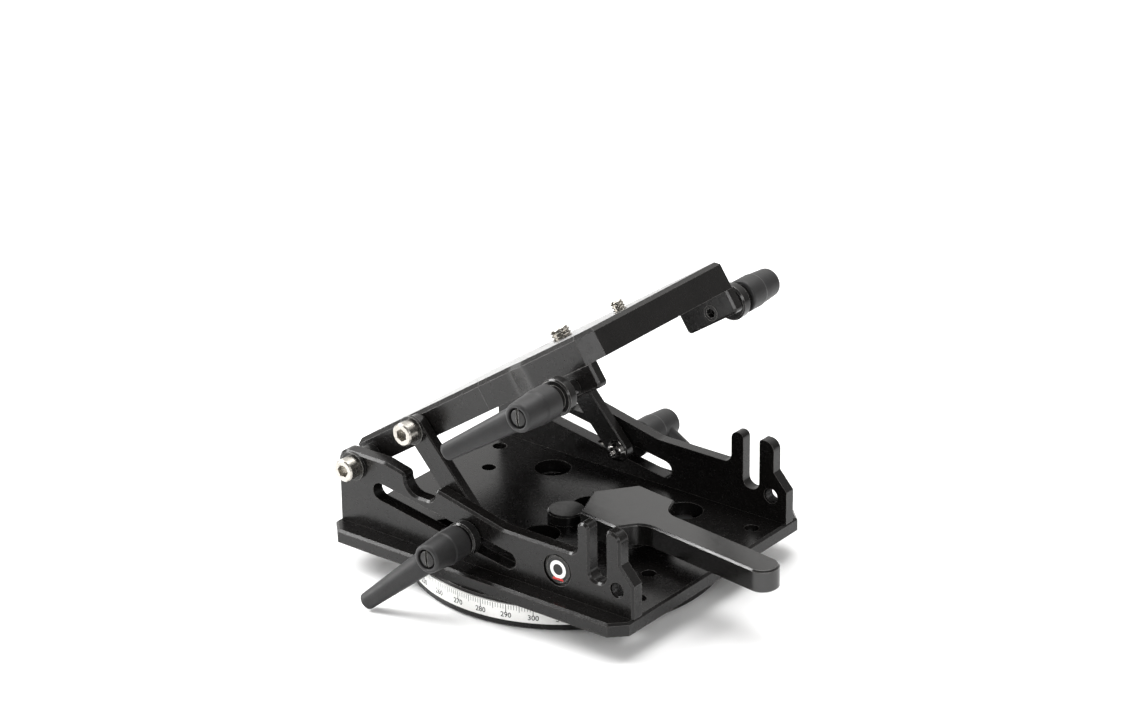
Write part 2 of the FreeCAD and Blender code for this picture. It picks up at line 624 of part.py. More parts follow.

★ ★ ★ ★ ★ ★ ★

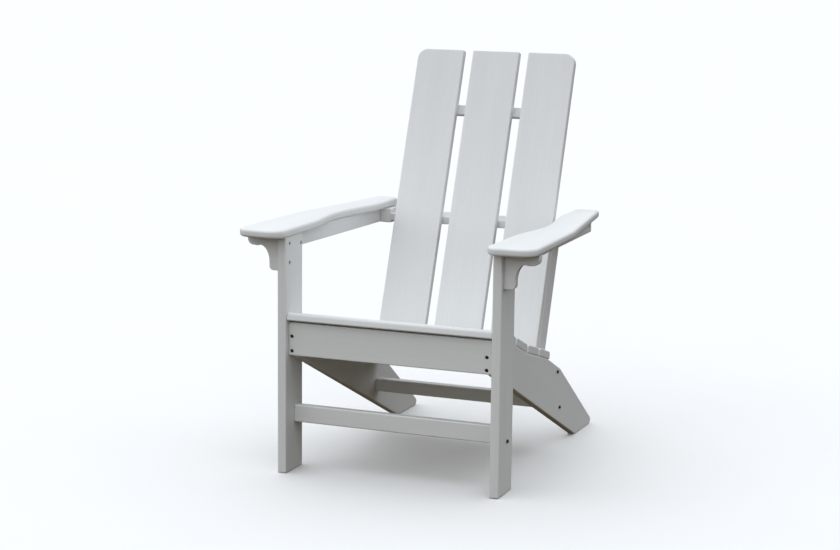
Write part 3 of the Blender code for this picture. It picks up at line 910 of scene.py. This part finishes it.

★ ★ ★ ★ ★ ★ ★

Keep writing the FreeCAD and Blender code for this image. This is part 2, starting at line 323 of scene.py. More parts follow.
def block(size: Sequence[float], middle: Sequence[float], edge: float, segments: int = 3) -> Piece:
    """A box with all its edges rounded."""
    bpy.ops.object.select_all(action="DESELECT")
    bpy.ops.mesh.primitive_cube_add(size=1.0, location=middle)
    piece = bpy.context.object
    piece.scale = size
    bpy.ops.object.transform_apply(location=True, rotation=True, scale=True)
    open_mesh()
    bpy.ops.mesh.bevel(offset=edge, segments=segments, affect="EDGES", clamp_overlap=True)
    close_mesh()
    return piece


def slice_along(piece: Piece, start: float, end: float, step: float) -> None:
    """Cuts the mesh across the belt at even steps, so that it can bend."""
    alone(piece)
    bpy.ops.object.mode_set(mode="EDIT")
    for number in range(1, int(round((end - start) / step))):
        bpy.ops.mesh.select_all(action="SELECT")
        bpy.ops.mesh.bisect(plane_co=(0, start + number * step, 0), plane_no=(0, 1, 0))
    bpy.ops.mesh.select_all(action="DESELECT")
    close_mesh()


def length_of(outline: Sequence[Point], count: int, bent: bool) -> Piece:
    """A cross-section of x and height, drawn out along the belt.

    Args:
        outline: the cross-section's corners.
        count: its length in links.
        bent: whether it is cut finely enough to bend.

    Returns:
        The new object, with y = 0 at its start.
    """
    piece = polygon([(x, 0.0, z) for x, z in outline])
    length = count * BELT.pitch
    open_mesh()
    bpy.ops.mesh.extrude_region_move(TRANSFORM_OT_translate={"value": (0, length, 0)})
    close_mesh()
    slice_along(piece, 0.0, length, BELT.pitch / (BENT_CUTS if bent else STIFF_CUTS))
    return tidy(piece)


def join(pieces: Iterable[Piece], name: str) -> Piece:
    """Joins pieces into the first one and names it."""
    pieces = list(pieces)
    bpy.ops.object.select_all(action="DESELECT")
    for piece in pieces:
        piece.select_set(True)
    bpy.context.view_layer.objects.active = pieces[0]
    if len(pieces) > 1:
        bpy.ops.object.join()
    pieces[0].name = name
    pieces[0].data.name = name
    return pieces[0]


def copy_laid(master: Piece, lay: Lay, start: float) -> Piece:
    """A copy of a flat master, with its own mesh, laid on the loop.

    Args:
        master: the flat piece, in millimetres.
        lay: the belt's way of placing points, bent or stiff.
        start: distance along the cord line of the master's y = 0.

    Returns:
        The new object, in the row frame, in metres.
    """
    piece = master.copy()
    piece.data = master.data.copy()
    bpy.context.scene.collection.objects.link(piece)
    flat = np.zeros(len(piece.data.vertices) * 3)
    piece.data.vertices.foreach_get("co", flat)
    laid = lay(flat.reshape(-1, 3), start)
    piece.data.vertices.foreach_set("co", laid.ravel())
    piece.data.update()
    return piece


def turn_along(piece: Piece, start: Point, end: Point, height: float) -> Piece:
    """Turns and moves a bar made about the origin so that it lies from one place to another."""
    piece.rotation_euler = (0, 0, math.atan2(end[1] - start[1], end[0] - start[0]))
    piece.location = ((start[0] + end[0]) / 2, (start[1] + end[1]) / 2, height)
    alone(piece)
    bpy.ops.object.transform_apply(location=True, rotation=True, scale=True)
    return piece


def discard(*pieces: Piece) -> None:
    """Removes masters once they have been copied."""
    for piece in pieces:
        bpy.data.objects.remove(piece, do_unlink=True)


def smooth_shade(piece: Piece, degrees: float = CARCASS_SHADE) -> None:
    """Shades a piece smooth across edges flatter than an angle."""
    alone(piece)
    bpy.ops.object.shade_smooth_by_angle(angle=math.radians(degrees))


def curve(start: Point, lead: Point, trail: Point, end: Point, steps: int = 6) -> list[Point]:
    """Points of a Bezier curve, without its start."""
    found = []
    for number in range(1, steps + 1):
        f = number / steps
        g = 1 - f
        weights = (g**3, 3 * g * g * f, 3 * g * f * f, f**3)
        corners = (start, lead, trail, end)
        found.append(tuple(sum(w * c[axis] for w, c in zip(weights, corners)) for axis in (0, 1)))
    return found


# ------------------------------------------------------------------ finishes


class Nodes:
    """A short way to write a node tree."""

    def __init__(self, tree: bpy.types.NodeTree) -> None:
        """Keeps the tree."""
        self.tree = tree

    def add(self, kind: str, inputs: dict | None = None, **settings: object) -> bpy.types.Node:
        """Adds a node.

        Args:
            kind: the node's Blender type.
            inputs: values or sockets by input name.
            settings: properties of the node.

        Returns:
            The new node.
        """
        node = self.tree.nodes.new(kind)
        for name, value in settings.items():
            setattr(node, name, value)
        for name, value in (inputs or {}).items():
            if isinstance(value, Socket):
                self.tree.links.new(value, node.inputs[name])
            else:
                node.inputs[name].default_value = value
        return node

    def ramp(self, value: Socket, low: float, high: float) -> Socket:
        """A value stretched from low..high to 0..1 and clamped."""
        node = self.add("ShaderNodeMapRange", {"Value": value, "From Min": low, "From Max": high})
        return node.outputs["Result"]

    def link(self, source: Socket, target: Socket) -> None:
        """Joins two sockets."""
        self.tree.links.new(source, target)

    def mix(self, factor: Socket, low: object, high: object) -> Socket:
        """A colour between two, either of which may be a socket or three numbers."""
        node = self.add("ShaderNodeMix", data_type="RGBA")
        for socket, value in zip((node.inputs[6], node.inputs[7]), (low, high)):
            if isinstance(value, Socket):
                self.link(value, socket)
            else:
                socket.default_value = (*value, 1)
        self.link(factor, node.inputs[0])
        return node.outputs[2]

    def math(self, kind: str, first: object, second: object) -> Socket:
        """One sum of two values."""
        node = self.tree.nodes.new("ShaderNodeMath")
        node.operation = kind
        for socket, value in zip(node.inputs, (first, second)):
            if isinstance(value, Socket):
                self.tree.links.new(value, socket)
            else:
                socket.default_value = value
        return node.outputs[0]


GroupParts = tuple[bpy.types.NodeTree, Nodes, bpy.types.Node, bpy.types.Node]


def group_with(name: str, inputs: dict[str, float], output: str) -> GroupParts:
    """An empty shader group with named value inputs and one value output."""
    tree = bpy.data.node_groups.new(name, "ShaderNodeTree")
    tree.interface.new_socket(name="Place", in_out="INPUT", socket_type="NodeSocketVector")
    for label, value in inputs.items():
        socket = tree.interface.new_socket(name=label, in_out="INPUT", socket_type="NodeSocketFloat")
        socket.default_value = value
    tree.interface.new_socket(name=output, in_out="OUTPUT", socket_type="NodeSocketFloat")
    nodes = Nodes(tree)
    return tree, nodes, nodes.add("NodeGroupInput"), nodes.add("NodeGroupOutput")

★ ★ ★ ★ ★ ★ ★

List every line above that holds the word "finishes".

### TASK OUTPUT:
Write part 3 of the Blender code for this picture. It picks up at line 910 of scene.py. This part finishes it.
# ------------------------------------------------------------------ finishes